El retorno del maldito
En Italia se lleva este año el delantero gigante. Luca Toni, el futbolista tocho que maduró tarde, mide 1,94 metros: ayer marcó otros dos goles -ya son 15 en el campeonato- y fue el principal responsable de que el Fiorentina venciera al Milan y alcanzara la segunda posición. Zlatan Ibrahimovic, la furia balcano-escandinava del Juventus, mide 1,92: el sábado fabricó un gol fabuloso desde la línea de medio campo que hundió al Roma y abrió camino a una goleada. Adriano Leite, única esperanza de un Inter que empieza peleando por el scudetto y acaba peleándose con su sombra, mide 1,89. Christian Vieri, que apura el final de su carrera en el Milan, mide 1,85. Alberto Gilardino, que en el Milan es ya más titular que Shevchenko, mide 1,84: como Toni, su pareja de baile en la selección, marcó dos goles en el Fiorentina-Milan aunque el segundo fuera anulado por razones vagas.
El tonelaje está de moda. Y hace soñar a los italianos. El dúo Toni-Gilardino, con Totti y Pirlo detrás, ha dado a la selección de Lippi una ferocidad considerable. Sólo falta que regrese Buffon (1,90) a la portería para completar un once de peso que la gente se sabe de memoria. En el dulce sopor de la sobremesa, los tifosi empiezan a sentir las emociones de una final mundialista contra Brasil.
Podría ser. Los sueños, sin embargo, requieren coherencia, como la literatura y la contabilidad. Y el esquema onírico falla si no encaja en los esquemas de 1982. ¿Dónde está hoy Paolo Rossi?
Rossi, máximo goleador en 1982 y encarnación del último gran éxito internacional del fútbol italiano, era un tipo relativamente canijo y dotado de un talento misterioso. Resultaba claro que sabia jugar. Lo que no estaba claro era el puesto que le correspondía en el campo. Empezó como extremo -en la tradición del bajito habilidoso del tipo Conti o Causio-, probó en la mediapunta y acabó en el área por falta de otras alternativas. En el área demostró ser un tipo peligroso. Tenía tanto peligro que se hundió a sí mismo: antes de la cita española fue descalificado por participar en el gigantesco fraude del Tottocalcio, la quiniela local. Rossi era uno de los futbolistas que amañaban partidos para que el resultado coincidera con su propia apuesta.

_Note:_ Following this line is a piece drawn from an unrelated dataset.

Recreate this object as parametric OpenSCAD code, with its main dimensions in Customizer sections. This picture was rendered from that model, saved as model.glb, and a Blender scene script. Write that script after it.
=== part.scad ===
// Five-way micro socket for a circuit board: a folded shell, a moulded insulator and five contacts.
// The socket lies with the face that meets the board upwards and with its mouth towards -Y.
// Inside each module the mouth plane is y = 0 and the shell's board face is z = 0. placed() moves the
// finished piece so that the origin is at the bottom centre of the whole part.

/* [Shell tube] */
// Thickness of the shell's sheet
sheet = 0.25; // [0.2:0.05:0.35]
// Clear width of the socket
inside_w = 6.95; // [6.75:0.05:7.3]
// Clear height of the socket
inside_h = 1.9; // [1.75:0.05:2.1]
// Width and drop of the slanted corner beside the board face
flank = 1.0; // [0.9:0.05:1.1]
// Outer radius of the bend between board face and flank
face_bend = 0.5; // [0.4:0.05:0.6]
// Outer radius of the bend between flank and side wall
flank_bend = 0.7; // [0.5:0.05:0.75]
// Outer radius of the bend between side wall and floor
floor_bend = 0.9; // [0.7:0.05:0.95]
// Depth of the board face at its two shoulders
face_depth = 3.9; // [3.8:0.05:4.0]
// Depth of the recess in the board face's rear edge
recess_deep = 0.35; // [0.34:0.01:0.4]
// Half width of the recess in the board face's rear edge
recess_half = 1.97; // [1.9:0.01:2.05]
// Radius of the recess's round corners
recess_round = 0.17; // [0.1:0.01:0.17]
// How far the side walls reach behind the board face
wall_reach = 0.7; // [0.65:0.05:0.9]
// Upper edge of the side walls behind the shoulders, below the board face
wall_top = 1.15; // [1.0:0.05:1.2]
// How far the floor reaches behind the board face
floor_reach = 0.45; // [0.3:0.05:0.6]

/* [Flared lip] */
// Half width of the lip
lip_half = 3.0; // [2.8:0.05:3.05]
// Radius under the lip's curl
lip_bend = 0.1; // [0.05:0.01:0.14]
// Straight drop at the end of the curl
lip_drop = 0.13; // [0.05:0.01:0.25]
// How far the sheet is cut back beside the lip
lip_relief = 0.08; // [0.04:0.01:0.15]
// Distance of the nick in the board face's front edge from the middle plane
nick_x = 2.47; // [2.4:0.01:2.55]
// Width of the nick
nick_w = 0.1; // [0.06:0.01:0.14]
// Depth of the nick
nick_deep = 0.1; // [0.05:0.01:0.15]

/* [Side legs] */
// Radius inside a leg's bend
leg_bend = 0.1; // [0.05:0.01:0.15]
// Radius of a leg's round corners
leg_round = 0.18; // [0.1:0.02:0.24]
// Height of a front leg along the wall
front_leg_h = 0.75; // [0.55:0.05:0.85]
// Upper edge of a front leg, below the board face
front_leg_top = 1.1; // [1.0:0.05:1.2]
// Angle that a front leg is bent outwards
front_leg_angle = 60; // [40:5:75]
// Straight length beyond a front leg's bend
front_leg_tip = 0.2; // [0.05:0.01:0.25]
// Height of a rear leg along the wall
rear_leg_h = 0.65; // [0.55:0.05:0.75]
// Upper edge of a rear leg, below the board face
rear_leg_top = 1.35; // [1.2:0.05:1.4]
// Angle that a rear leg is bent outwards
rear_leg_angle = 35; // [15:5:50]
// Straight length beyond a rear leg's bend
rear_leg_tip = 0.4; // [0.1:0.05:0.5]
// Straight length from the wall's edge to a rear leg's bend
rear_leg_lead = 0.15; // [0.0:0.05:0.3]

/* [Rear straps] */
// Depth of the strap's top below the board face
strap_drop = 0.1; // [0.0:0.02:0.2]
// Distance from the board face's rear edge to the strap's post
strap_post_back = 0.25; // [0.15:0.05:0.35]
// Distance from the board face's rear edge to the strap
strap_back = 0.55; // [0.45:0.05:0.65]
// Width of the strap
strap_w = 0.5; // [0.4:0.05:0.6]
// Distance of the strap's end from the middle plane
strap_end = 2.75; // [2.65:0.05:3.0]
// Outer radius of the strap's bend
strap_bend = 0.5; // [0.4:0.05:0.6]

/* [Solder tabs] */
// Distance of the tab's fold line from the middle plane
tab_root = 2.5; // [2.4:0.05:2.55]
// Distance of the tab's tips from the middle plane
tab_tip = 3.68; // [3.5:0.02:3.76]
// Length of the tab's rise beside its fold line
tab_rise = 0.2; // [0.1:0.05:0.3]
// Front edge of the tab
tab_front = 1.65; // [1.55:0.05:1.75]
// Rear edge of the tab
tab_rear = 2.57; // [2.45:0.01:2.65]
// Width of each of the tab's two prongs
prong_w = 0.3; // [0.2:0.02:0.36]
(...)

La federación le levantó el castigo para que pudiera jugar el Mundial. Hubo una gran polémica porque el hombre no podía estar en forma tras muchos meses en el dique seco. Luego, se puso a marcar goles y nadie se acordó ni de las apuestas, ni de las sanciones ni de la inactividad forzosa.
Para soñar de forma coherente con el Mundial del verano próximo, los italianos deben incluir en el relato a un maldito que llega a última hora, roba el puesto a un titular indiscutible y aporta las dosis de locura impredecible que permiten vencer, como entonces, a un Brasil superior. El maldito, esta vez, no puede ser otro que Antonio Cassano.
Cassano, feo, bajito y muy raro de carácter, criado en las calles más peligrosas de Bari y crecido en la exuberancia romana, es el gran ausente del actual campeonato. Los propietarios del Roma le ofrecieron renovar el contrato, que expira en junio. No aceptó las condiciones y desde entonces está proscrito. O no se le convoca o, para que duela más, se le convoca con los juveniles. Los romanistas han dejado de quererle. Todo el mundo supone que en enero, cuando se reabra el mercado, el Roma lo venderá al Juventus o al Inter para sacar algún beneficio del ídolo caído: la situación es demasiado triste para prolongarla hasta fin de temporada.
Cassano vuelve, Cassano viaja a Alemania, Cassano aporta a una selección de gran tonelaje unos vitales gramos de genio. La trama se desarrolla necesariamente así porque los sueños, a diferencia de la vida, han de tener algún sentido. En la vida real puede pasar cualquier cosa, como que gane Alemania. En los sueños juega Cassano y Alemania no gana nunca.